Almost as soon as the German Foreign Minister began talking with Stalin on August 23, it became obvious to Hitler that agreement with the Soviet Union would certainly be attained. Partitioning Poland between Germany and the Soviet Union presented no difficulties. In the area of the Baltic States, von Ribbentrop had been instructed to suggest the river Dvina as a new border between the two partners, an arrangement
which would have left Estonia to the Soviet Union and Lithuania to Germany, while dividing Latvia between them. Stalin wanted all of Latvia; and von Ribbentrop, who had received instructions from Hitler to make extensive concessions in the negotiations, was inclined to agree. His telegram from Moscow asking for Hitler’s approval on this point–an approval that was promptly given–showed Hitler that a treaty with the Soviet Union was assured. Without waiting for the final signing, to say nothing of von Ribbentrop’s personal report, Hitler on August 23 ordered war to begin with the attack on Poland on August 26.

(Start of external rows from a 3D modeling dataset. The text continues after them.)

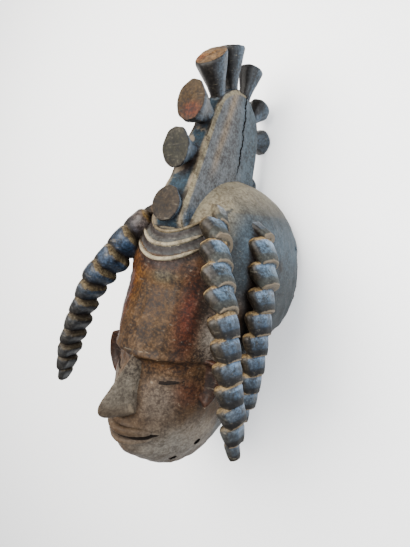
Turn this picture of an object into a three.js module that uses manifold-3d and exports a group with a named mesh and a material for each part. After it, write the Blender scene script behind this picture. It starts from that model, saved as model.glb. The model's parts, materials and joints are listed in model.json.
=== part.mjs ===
// A helmet mask carved from one block of wood: a hollow hood with a long-nosed face, three raised
// headband ridges, an arched crest plate with nine flared knobs, two ears and four hanging braids.
//
// It is drawn upright, in millimetres: +X is the mask's own left, +Y its back and +Z its crown, with
// the origin at the lowest point of the chin. At the end it is laid on its back, face up.

import * as THREE from 'three';
import { mergeVertices } from 'three/addons/utils/BufferGeometryUtils.js';
import Module from 'manifold-3d';

const wasm = await Module();
wasm.setup();

// Driving dimensions

// The hood is the upper half of an ellipsoid, and the face hangs from its widest line.
const HOOD = { halfWidth: 95, halfLength: 132, height: 121, centreY: 112, centreZ: 221 };

// Plan sections of the face at rising heights: how far it comes forward, where it is widest, and
// its half width there.
const FACE_SECTIONS = [
  { z: 0, front: 14, centre: 24, half: 6 },
  { z: 5, front: -4, centre: 28, half: 29 },
  { z: 18, front: -22, centre: 36, half: 43.5 },
  { z: 38, front: -38, centre: 46, half: 55 },
  { z: 64, front: -48, centre: 56, half: 64 },
  { z: 100, front: -46, centre: 70, half: 74 },
  { z: 134, front: -41, centre: 84, half: 81 },
  { z: 146, front: -42, centre: 90, half: 84 },
  { z: 180, front: -34, centre: 108, half: 92 },
  { z: 221, front: -20, centre: 112, half: 95 },
];

const WALL = 14;
const BROW_HEIGHT = 142;

// Ridges of the headband: their height in the middle and at the ends, their half span and size.
const BROW_BANDS = [
  { middle: 244, ends: 259, halfSpan: 42, width: 3.4 },
  { middle: 259, ends: 275, halfSpan: 42, width: 3.4 },
  { middle: 273, ends: 292, halfSpan: 40, width: 3 },
];

// An ear is a leaf, pointed below, that stands out sideways and is swept back a little: its size,
// the middle of its back face, and the rim and depth of the hollow in its front.
const EAR = { width: 30, height: 54, thickness: 12, x: 66.5, y: 13, z: 119, rim: 4, hollow: 5, sweep: 0.1 };

// An eye is a narrow slit that rises inwards through the wall.
const EYE = {
  x: 39, y: -23, z: 116.5, halfWidth: 15, halfDepth: 34, halfHeight: 1.4, turn: 0.66, slant: 0.7,
};

// The rim of the opening, seen from the side: from under the chin, up behind the ears, along the
// hood's lower edge and round its corner up to the crown.
const RIM_LINE = [
  [-4, -8], [20, 2], [45, 16], [66, 42], [80, 84], [92, 126], [110, 154], [144, 164], [172, 170],
  [184, 187], [175, 218], [171, 246], [178, 264], [179, 300], [176, 360],
];

// The crest plate, seen from the side, and how its half thickness falls from foot to top.
const CREST_LINE = [
  [8, 268], [-2, 291], [17, 332], [31, 360], [45, 388], [66, 424], [92, 440], [120, 442],
  [145, 427], [155, 402], [151, 366], [147, 336], [145, 300],
];
const CREST_FOOT = { z: 290, halfThickness: 23 };
const CREST_TOP = { z: 440, halfThickness: 11.5 };

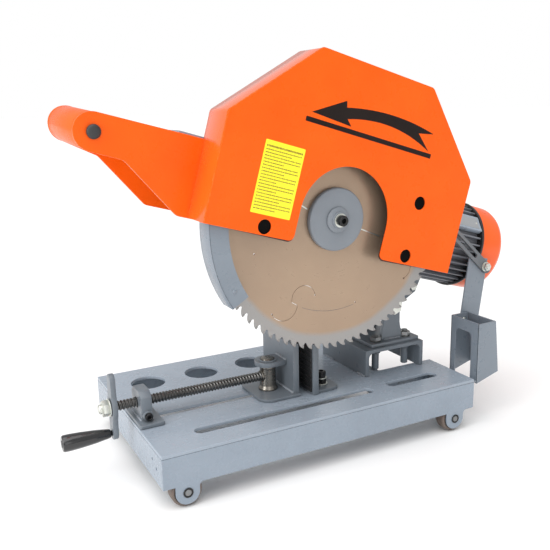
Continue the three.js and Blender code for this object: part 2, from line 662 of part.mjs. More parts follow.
function addSwingArm() {
  const { x0, z0 } = GEARBOX;
  const top = z0 - GAP;
  const pivot = pivotInHead();
  const [inner, outer] = [CHEEK.y0 + CHEEK.thickness + 1 - BLADE_Y, CHEEK.y1 - CHEEK.thickness - 1 - BLADE_Y];
  const deck = box(-30, 96, 56, 190, top - 9, top);
  const ribShape = polygon([[0, top - 5], [pivot.x - 8, pivot.z - 16], [pivot.x + 14, pivot.z + 14], [96, top - 5]]);
  const frontRibShape = polygon([
    [0, top - 5], [pivot.x - 8, pivot.z - 16], [pivot.x + 20, pivot.z - 6], [258, -92], [262, -68], [110, -68], [96, top - 5],
  ]);
  const ribs = [upright(frontRibShape, inner + 6, inner + 16), upright(ribShape, outer - 16, outer - 6)];
  const barrel = bar("y", [pivot.x, 0, pivot.z], PIVOT.barrelRadius, inner, outer);
  const bore = bar("y", [pivot.x, 0, pivot.z], PIVOT.shaftRadius + GAP, inner - 5, outer + 5);
  add(head, "swing_arm", cut(join(deck, ...ribs, barrel), bore), GREY_PAINT);
}

function pivotInHead() {
  const away = new THREE.Vector3(PIVOT.x - BLADE_X, 0, PIVOT.z - BLADE_Z);
  return away.applyAxisAngle(new THREE.Vector3(0, 1, 0), -HEAD_TILT);
}

// ---------------------------------------------------------------- head: handle
function handlePlate(right) {
  const { x, z, end } = GRIP;
  const shape = new THREE.Shape();
  shape.absarc(x, z, end, Math.PI / 2, (3 * Math.PI) / 2, false);
  shape.lineTo(-316, z - end - 1);
  shape.lineTo(-229, -45);
  shape.lineTo(right, -45);
  shape.lineTo(right, 66);
  shape.lineTo(-240, 66);
  shape.closePath();
  return shape;
}

function addHandle() {
  const { x, z, tube, front, rear, plate } = GRIP;
  const hole = (y) => bar("y", [x, 0, z], 8, y - 5, y + 10);
  add(head, "handle_plate_front", cut(upright(handlePlate(-150), front, front + plate), hole(front)), ORANGE_PAINT);
  add(head, "handle_plate_rear", upright(handlePlate(GEARBOX.x0 - 10), rear - plate, rear), ORANGE_PAINT);
  const sleeve = turned("y", [x, 0, z], [
    [12, front + plate + GAP], [tube, front + plate + GAP], [tube, rear - plate - GAP], [12, rear - plate - GAP],
  ], 28);
  add(head, "handle_tube", sleeve, ORANGE_PAINT);

  const bridge = join(
    box(-250, GEARBOX.x0 - GAP, front + plate + GAP, rear - plate - GAP, 62, 69),
    box(GEARBOX.x0 - 8, GEARBOX.x0 - GAP, front + plate + GAP, rear - plate - GAP, -44, 64),
  );
  add(head, "handle_bridge", bridge, GREY_PAINT);

  const switchBody = turned("y", [x, 0, z], [
    [0, front + 8], [11.5, front + 8], [11.5, front + 46], [0, front + 46],
  ]);
  add(head, "start_switch", switchBody, BLACK_PLASTIC);
  const dome = turned("y", [x, 0, z], [
    [0, front - 9], [4, front - 8.4], [7.5, front - 6.6], [9.6, front - 3.9], [9.6, front - 3.3],
    [7, front - 3.3], [7, front + 4], [0, front + 4],
  ]);
  add(head, "start_button", dome, BLACK_PLASTIC);
}

// ---------------------------------------------------------------- head: chip chute
function addChute() {
  const barFront = GUARD.back + GAP;
  const link = slot(212, 52, 358.5, -21.5, 9);
  link.holes.push(slot(250, 33, 330, -7, 3.5));
  link.holes.push(disc(358.5, -21.5, 4.6));
  add(head, "chute_arm", upright(link, barFront, barFront + 5), DARK_GREY);
  const end = [358.5, 0, -21.5];
  add(head, "chute_bolt", boltAlong("y", end, 8, 4.2, barFront - 6, barFront - GAP, barFront + 11), ZINC);

  // The hanger and the chute stand plumb at rest, so they are drawn in the base frame.
  const strapFront = BLADE_Y + barFront + 5 + GAP;
  const strap = polygon([[607, 184], [650, 178], [632, 58], [590, 64]]);
  const away = new THREE.Vector3(end[0], 0, end[2]).applyAxisAngle(new THREE.Vector3(0, 1, 0), HEAD_TILT);
  strap.holes.push(disc(BLADE_X + away.x, BLADE_Z + away.z, 4.6));
  const [front, rear, sheet] = [20, strapFront - GAP, 2.5];
  const rivet = boltAlong("y", [596, 0, 74], 6, 3, rear - sheet - 6, rear - sheet - GAP, strapFront + 5);
  add(base, "chute_hanger", join(upright(strap, strapFront, strapFront + 3), rivet), GREY_PAINT);

  const outer = polygon([[570, -20], [618, -6], [608, 86], [570, 86]]);
  const inner = polygon([[570 + sheet, -40], [618 + 1.5, -40], [606, 86], [605, 100], [570 + sheet, 100]]);
  const mouth = roundedRectangle(38, 77, -60, 66, 9);
  const chute = cut(
    upright(outer, front, rear),
    upright(inner, front + sheet, rear - sheet),
    sideways(mouth, 560, 570 + sheet + 1),
    bar("y", [596, 0, 74], 3.6, rear - 20, rear + 5, 12),
  );
  add(base, "chip_chute", chute, GREY_PAINT);
}

// ---------------------------------------------------------------- assembly
addTable();
WHEELS.forEach(addWheel);
addStand();
addReturnSpring();
addVise();
addUpperGuard();
addLowerGuard();
addBlade();
addGearbox();
addMotor();
addSwingArm();
addHandle();
addChute();

// The exported origin is the centre of the whole object's box, on the floor.
const whole = new THREE.Box3().setFromObject(saw, true);
const middle = whole.getCenter(new THREE.Vector3());
base.position.set(-middle.x, -middle.y, -whole.min.z);

export default saw;
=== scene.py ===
"""Looks of a metal-cutting chop saw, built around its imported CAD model.

Pieces are drawn in millimetres in one of two frames and then placed in the model's own frame, in metres.
BASE: x from the table's left end, y back from its front face, z up from the table's top face.
HEAD: origin at the blade's centre, turned about Y by the head's tilt at rest.
"""
import random
from math import atan2, ceil, cos, degrees, pi, radians, sin, sqrt

import bmesh
import bpy
from mathutils import Matrix, Vector


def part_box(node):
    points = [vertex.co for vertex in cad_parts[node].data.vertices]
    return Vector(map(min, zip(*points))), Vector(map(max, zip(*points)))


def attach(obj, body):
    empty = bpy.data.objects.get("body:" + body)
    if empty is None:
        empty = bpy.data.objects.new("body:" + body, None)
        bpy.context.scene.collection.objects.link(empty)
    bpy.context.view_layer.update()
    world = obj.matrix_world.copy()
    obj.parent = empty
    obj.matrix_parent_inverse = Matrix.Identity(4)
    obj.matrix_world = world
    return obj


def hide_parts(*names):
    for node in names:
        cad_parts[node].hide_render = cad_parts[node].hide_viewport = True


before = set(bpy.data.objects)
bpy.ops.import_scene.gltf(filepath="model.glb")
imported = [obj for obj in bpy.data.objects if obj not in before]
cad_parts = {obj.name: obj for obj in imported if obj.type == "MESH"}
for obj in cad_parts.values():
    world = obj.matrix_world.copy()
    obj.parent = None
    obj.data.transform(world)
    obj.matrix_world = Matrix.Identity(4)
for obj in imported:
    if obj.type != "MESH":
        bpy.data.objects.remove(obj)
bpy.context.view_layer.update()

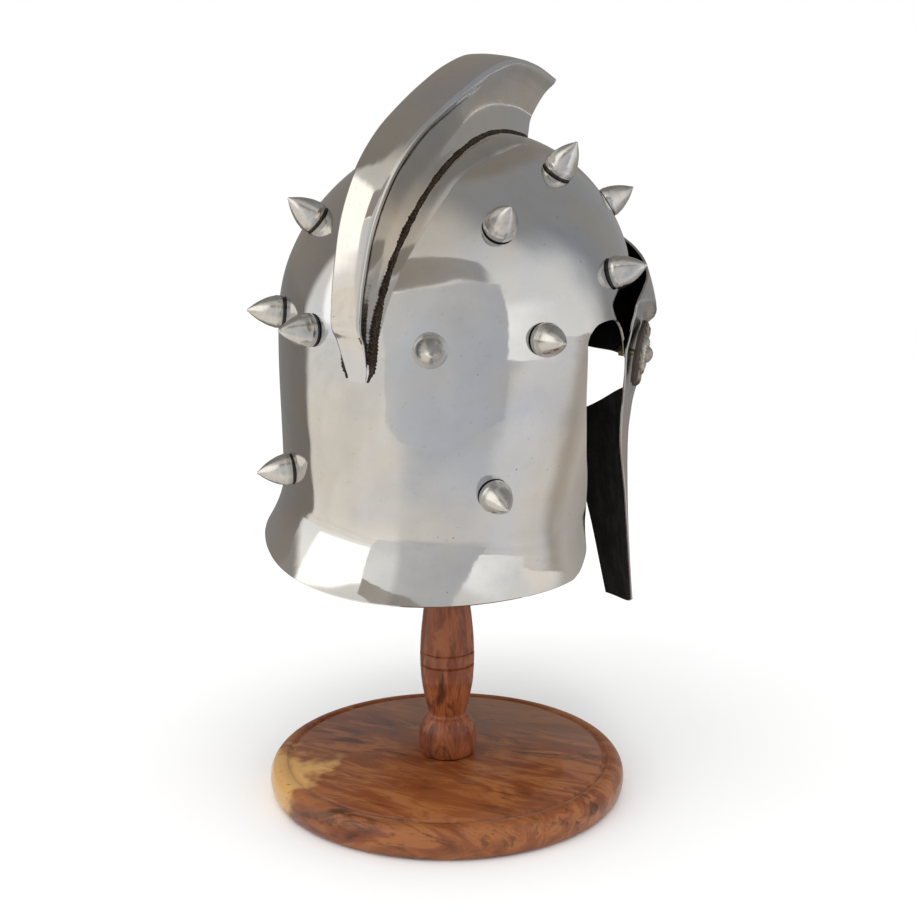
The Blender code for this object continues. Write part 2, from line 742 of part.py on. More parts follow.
def post_profile():
    top = head_top()
    start = BASE_HEIGHT - POST_SEAT_DEPTH + GAP
    points = [(0.0, start), (POST_NECK, start), (POST_NECK, BASE_HEIGHT + GAP)]
    points += [(POST_RADIUS * r, BASE_HEIGHT + GAP + POST_TURNED * h) for r, h in POST_PROFILE]
    centre = top - HEAD_RADIUS
    points.append((POST_NECK, centre - HEAD_RADIUS))
    points.append((mix(POST_NECK, HEAD_RADIUS, 0.33), centre - HEAD_RADIUS * 0.67))
    for k in range(6):
        turn = math.radians(mix(-32.0, 90.0, k / 6.0))
        points.append((HEAD_RADIUS * math.cos(turn), centre + HEAD_RADIUS * math.sin(turn)))
    points.append((0.0, top))
    return points


def make_post(look):
    verts, faces = turned(post_profile(), 20, Matrix.Identity(4))
    return add_mesh("stand_post", verts, faces, look, leaning=False)


def main():
    clear_scene()
    steel = material("polished_steel", (0.62, 0.62, 0.60), 1.0, 0.16)
    comb_steel = material("comb_steel", (0.60, 0.60, 0.58), 1.0, 0.18)
    spike_steel = material("spike_steel", (0.58, 0.58, 0.57), 1.0, 0.22)
    plate_steel = material("plate_steel", (0.56, 0.56, 0.55), 1.0, 0.22)
    cast = material("cast_nickel", (0.34, 0.32, 0.29), 1.0, 0.42)
    brass = material("old_brass", (0.42, 0.40, 0.20), 1.0, 0.40)
    base_wood = material("base_wood", (0.30, 0.10, 0.035), 0.0, 0.25)
    post_wood = material("post_wood", (0.28, 0.09, 0.03), 0.0, 0.25)
    skull = make_skull(steel)
    make_guard(steel)
    make_comb(comb_steel)
    make_spikes(spike_steel)
    mask = make_mask(plate_steel)
    for side, word in ((1.0, "left"), (-1.0, "right")):
        drill(skull, side, BOLT_RADIUS + GAP, steel)
        drill(mask, side, BOLT_RADIUS + GAP, plate_steel)
        make_rosette(side, "rosette_" + word, cast)
        make_bolt(side, "rosette_bolt_" + word, brass)
    make_base(base_wood)
    make_post(post_wood)


main()
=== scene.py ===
"""Dressed gladiator helmet on its turned wooden stand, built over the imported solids.

Metres, +Z up, the wearer's face towards -Y and the wearer's left towards +X. The helmet is
worked out upright and turned by lean() at the end, as in the solids.
"""

import math

import bmesh
import bpy
from mathutils import Matrix, Vector, kdtree, noise

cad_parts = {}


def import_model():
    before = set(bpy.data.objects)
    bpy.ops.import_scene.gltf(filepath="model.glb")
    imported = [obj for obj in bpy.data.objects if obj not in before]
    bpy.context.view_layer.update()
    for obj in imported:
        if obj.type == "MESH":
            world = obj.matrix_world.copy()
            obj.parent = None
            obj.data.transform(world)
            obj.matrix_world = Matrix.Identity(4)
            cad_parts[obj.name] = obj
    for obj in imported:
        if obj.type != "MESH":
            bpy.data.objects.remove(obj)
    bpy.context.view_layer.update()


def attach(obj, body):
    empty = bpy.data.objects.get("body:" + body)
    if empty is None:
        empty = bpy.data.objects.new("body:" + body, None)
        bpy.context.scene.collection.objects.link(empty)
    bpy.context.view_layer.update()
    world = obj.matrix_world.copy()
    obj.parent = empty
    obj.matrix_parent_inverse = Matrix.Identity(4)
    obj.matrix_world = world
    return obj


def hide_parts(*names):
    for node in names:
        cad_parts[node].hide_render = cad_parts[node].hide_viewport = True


# driving sizes, the same values as the solids
BASE_RADIUS = 0.110
BASE_HEIGHT = 0.0188
HELMET_FRONT = 0.161
HELMET_BACK = 0.115
HELMET_HALF_WIDTH = 0.108
RIM_HEIGHT = 0.1448
EQUATOR_HEIGHT = 0.2863
DOME_HEIGHT = 0.113
SHEET = 0.0015
GAP = 0.0003

# where the helmet sits on the stand
SEAT_Y = -0.0225
SEAT_X = -0.0026
PIVOT_HEIGHT = 0.380
TILT_BACK = math.radians(4.84)
LEAN_RIGHT = math.radians(8.17)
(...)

As the German military machine moved into position for the invasion of Poland, and while the civilian agencies of the German government made their last moves to be ready for the other steps timed to coincide with the beginning of hostilities, Hitler planned his final diplomatic moves. He met with Foreign Minister von Ribbentrop on the latter’s return from Moscow on the 24th and together the two appear to have worked out in detail the steps to be taken that day and the next, the last hours before war.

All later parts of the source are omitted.